¿Cómo se llama esa parte del brazo, la que se usa para abrazar a alguien, la misma que el personal de salud usa para sacar sangre? Qué raro no saber cómo se llama. No saberlo de forma rápida, casi automática, como sucede con mi codo o mi antebrazo. ¿Y por qué no lo sabemos?, ¿por qué se nos ocultó esa información relevante? El brazo, el abrazo, la sangre. El mismo brazo que alguien usa para drogarse.

Se llama fosa del codo, también llamada fosa cubital, sangría, sangradura, sobaco del codo. Pero ninguna de estas expresiones me gusta, así que busco un poco más y encuentro un texto que define a esta parte del cuerpo como el “correspondiente a las partes blandas situadas por delante del esqueleto y la articulación del codo, llamada pliegue de codo”.

Pliegue, qué linda palabra. El pliegue es esa parte interna, delicada y preciosa, que en su parte externa conocemos como “codo”. Pliegue y codo son fundamentales porque sin ellos los brazos no podrían doblarse y se convertirían en una herramienta tosca, rudimentaria.

Y son los pliegues de nuestros brazos los que usamos para abrazar fuerte a alguien. Se me dirá que usamos no sólo los pliegues, sino los brazos completos, con todas sus inefables partes: los antebrazos, húmeros, radios y cúbitos, muñecas y manos (nombres que parecen sacados de una fábrica de autos, o de Barbies). Y es cierto, pero es el pliegue el que entra en contacto más directo con el otro ser humano. Y aunque sin pliegue y sin codo no haya abrazo posible, pliegue y codo no son iguales.

El codo puede usarse para pegar (que yo recuerde, sólo en pandemia se usó para saludar), puede usarse para empujar, para quitarle el lugar a otro (a los codazos), para golpearnos sin querer contra algo y que el dolor aparezca allí, como una novedad. En cambio, el pliegue, tan poco nombrado, tan escondido, como un pequeño secreto de la especie humana, es mucho más eficiente, sirve para cargar objetos pesados, para aupar un bebé, a un anciano, la silla nueva que compramos, una silla cómoda, comodísima, la misma que enseguida usaremos para sentarnos a leer Guerra y paz.

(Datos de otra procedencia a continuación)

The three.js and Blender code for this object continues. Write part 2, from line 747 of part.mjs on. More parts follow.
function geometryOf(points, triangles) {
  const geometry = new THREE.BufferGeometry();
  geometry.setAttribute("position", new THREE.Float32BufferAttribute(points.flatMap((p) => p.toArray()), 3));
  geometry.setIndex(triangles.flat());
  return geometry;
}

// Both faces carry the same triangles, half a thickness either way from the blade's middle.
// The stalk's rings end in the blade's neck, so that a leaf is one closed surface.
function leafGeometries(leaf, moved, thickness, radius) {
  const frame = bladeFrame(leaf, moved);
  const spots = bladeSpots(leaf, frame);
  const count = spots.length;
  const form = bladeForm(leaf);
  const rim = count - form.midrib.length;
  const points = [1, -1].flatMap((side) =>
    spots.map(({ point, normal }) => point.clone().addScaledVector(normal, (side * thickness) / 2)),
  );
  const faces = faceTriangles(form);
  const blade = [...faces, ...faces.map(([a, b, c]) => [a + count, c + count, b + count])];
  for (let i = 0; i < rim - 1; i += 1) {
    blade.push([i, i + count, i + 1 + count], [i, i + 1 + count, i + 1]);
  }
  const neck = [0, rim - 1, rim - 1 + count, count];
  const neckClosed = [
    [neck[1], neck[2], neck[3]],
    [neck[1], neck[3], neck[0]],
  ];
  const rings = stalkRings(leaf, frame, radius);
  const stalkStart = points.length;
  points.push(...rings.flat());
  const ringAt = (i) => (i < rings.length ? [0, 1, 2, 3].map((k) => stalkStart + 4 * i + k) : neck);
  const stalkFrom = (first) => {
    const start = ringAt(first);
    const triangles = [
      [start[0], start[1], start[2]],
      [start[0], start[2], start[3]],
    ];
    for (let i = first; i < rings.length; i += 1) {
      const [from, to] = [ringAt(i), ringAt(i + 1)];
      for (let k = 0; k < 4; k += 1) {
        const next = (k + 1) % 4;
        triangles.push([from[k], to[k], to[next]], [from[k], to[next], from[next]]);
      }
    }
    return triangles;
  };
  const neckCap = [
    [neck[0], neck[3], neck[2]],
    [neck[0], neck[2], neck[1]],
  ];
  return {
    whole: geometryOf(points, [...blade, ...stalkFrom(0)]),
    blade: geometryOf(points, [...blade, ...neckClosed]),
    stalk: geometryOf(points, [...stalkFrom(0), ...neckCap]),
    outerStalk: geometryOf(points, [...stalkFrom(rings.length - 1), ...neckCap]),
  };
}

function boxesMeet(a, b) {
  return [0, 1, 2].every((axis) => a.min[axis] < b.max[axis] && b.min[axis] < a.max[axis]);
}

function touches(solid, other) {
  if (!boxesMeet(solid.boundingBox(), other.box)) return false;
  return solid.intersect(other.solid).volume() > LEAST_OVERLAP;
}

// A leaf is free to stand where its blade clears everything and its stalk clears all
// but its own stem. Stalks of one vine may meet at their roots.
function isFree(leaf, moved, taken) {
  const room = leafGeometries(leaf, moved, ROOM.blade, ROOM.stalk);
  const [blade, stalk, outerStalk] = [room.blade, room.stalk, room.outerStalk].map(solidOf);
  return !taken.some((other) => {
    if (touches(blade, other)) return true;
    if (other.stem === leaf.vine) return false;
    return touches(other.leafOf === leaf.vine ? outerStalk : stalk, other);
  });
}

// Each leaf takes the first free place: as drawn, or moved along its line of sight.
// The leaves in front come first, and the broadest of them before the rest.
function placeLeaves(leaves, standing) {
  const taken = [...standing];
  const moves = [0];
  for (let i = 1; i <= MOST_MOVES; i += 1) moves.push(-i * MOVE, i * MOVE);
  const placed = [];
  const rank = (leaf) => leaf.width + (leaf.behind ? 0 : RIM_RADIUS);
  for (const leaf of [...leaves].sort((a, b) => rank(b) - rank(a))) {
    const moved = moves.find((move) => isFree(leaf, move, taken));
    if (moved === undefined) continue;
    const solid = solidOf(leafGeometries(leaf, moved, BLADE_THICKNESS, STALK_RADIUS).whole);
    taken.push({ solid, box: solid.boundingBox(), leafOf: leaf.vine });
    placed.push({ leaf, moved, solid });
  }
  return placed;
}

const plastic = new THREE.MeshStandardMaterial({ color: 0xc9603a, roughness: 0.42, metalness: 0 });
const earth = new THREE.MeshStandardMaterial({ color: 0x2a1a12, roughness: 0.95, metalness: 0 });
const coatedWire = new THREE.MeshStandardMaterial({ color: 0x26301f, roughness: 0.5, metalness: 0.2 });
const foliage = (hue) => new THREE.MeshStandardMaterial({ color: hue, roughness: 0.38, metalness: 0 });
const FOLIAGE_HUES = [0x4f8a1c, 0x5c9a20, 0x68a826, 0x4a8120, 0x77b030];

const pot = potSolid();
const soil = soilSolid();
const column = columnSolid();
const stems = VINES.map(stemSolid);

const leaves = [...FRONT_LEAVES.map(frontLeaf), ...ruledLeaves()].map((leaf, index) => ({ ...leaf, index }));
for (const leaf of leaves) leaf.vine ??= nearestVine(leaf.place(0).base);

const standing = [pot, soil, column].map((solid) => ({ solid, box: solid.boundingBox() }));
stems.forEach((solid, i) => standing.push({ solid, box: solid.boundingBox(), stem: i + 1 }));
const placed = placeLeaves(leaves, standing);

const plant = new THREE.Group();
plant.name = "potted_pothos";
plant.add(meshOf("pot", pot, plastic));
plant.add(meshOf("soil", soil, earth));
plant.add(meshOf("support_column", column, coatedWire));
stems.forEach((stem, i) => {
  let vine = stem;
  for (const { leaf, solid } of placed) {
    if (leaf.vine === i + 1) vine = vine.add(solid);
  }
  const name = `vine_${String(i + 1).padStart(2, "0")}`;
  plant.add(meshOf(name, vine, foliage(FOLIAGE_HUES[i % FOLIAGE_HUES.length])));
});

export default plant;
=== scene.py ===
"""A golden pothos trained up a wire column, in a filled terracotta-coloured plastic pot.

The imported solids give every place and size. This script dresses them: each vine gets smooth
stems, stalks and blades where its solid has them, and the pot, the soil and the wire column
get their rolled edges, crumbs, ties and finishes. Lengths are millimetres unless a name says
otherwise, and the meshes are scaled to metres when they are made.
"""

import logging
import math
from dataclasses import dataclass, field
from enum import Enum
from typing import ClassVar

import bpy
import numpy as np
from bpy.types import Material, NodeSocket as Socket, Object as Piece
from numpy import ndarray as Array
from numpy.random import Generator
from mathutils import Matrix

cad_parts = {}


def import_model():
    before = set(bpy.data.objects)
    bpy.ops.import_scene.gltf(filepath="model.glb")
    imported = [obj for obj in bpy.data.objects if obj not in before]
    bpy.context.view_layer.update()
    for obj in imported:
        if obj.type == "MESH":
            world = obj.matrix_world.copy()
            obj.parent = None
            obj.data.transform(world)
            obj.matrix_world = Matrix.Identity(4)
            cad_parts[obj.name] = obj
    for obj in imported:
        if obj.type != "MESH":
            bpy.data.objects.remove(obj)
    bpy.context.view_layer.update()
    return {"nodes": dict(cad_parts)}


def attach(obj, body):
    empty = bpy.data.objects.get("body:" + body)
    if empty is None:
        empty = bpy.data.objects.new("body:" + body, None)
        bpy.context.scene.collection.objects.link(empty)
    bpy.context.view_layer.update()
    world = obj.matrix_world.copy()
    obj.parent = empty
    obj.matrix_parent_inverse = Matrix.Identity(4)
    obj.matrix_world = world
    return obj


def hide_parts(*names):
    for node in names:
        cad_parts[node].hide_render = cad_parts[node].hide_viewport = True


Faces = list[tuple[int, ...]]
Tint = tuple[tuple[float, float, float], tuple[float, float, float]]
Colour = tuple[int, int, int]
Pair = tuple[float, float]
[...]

Si serán importantes los pliegues que es allí donde se inclina el personal de salud para extraernos esa sangre en la que, como si fuese una poción mágica, alguien leerá después nuestro estado de salud general. Es en el pliegue donde nos pegan un algodón mínimo y nos dicen “mantenelo así durante un rato”, y nosotros nos vamos con el brazo pegado al pecho, obedeciendo, casi contentos, como los niños.

Abro un paréntesis para hablar de los análisis de sangre, porque un día estamos allí, cómodos, sentados en nuestra silla nueva, sumidos en una lectura ya algo avanzada de Guerra y paz, cuando de forma imprevista llegan al celular nuestros resultados de sangre. Y es inevitable cerrar la novela, abrir el archivo, leerlo allí mismo con algo de ansiedad y miedo, rechazando la idea de la enfermedad y la muerte; intentando comprender, pero sin los recursos para mantenernos a resguardo. Leemos los datos, nombres y números, los rangos de normalidad que suelen servirnos de guía, y al lado, nuestros propios números, únicos, inequívocos, anunciando algo.

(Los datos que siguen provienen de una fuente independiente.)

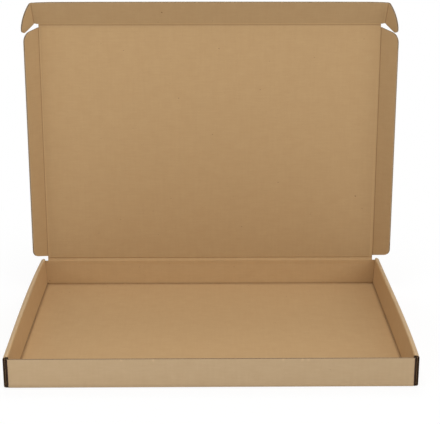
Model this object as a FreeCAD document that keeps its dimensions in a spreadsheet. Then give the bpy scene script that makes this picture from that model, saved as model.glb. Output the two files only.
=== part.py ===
import FreeCAD, Part
import math
import os
import Sketcher

# A flat mailer box, cut from one blank of thin fluted board and folded up with its lid open.
# Frame: X to the box's right, Y to the back, Z up. The tray stands on Z = 0 and is centred on X and Y.

os.makedirs("parts", exist_ok=True)
doc = FreeCAD.newDocument("MailerBox")
sheet = doc.addObject("Spreadsheet::Sheet", "Sizes")


# Sizes in millimetres, angles in degrees. Each one is written once, here.
SIZES = [
    ("board", 1.6, "thickness of the fluted board"),
    ("tray_width", 312.0, "outside width over both side walls"),
    ("tray_depth", 219.0, "outside depth over front and back wall"),
    ("wall_height", 25.8, "height of the rolled side walls"),
    ("lip_drop", 2.4, "how far the front wall's cut edge lies under the side walls' top"),
    ("slip", 0.2, "air between two layers of a side wall, and round a lock tab"),
    ("fold_gap", 0.15, "air between a fold's round back and the cut edge it turns in"),
    ("lift", 0.1, "air under the rolled-over panel and under the corner flaps"),
    ("fold_round", 1.2, "outer round of a folded edge"),
    ("corner_flap", 58.0, "length of the corner flaps hidden in the side walls"),
    ("tab_width", 52.0, "width of the lock tab at the foot of a rolled-over panel"),
    ("closing_gap", 0.3, "air between the closed tuck flap and the front wall"),
    ("lid_play", 1.8, "how far the lid's side creases lie inside the rolled side walls"),
    ("lid_lean", 1.0, "lean of the open lid to the back, in degrees"),
    ("dust_reach", 19.8, "width of a dust flap from its crease to its free edge"),
    ("dust_foot", 4.0, "start of a dust flap above the lid's crease"),
    ("dust_head", 2.1, "end of a dust flap under the tuck flap's crease"),
    ("dust_taper", 5.6, "how much each end of a dust flap slopes in over its width"),
    ("dust_round", 7.0, "corner round of a dust flap"),
    ("left_dust_fold", 52.5, "inward fold of the left dust flap, in degrees"),
    ("right_dust_fold", 44.0, "inward fold of the right dust flap, in degrees"),
    ("tuck_length", 22.9, "length of the tuck flap from its crease to its free edge"),
    ("tuck_fold", 20.5, "inward fold of the tuck flap, in degrees"),
    ("tuck_corner", 1.6, "drop of the tuck flap's free edge at its two ends"),
    ("ear_outset", 3.95, "distance of an ear's crease outside the lid's side crease"),
    ("ear_slant", 0.065, "sideways run of an ear's crease for each millimetre of its length"),
    ("ear_notch", 1.5, "height of the ear's start above the tuck flap's crease"),
    ("ear_reach", 16.2, "width of a lock ear from its crease to its tip"),
    ("ear_drop", 1.6, "how far an ear's tip hangs under the tuck flap's crease line"),
    ("ear_sweep", 26.0, "radius of an ear's long outer curve"),
    ("ear_tip_round", 3.4, "round of an ear's tip"),
    ("ear_fold", 52.0, "inward fold of both lock ears, in degrees"),
]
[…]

Pero insisto, no tenemos los medios suficientes para comprender el alcance de esas cifras. Y lo mismo ocurre con otro tipo de estudios, la imagen informada, el “atentamente” dirigido a nadie, las nomenclaturas y datos que parecen, más que una información real sobre el estado de nuestro cuerpo, una oscura profecía de Nostradamus. La silla en la que estamos sentados ya no nos resulta tan cómoda y nos cuesta retomar la lectura. Nuestra próspera situación anterior ha quedado reducida a la nada. Hemos perdido la calma. Entonces concluyo, y con esto cierro el paréntesis, que no deberían dejar solas a las personas con sus resultados médicos. No es necesario.

Es cierto, también, aquello que se dice, que lo que se usa para el bien, también puede usarse para el mal. Y los pliegues de nuestros brazos no son una excepción. Podemos usar esos mismos pliegues para dañarnos a nosotros mismos. Sin embargo, no voy a detenerme en eso hoy.

Prefiero aprovechar diciembre, el incipiente calor, la tibia hora que todavía es benévola y pensar el pliegue, los pliegues de nuestros brazos, en su mejor versión. Verlos como ese humilde artilugio que no suele salir en las fotografías, ni en una sola de las mil selfies que inundan el antiguo éter de nuestro planeta; imprescindible, amoroso instrumento que los seres humanos -tan brutos, tan delicados- usamos para abrazar.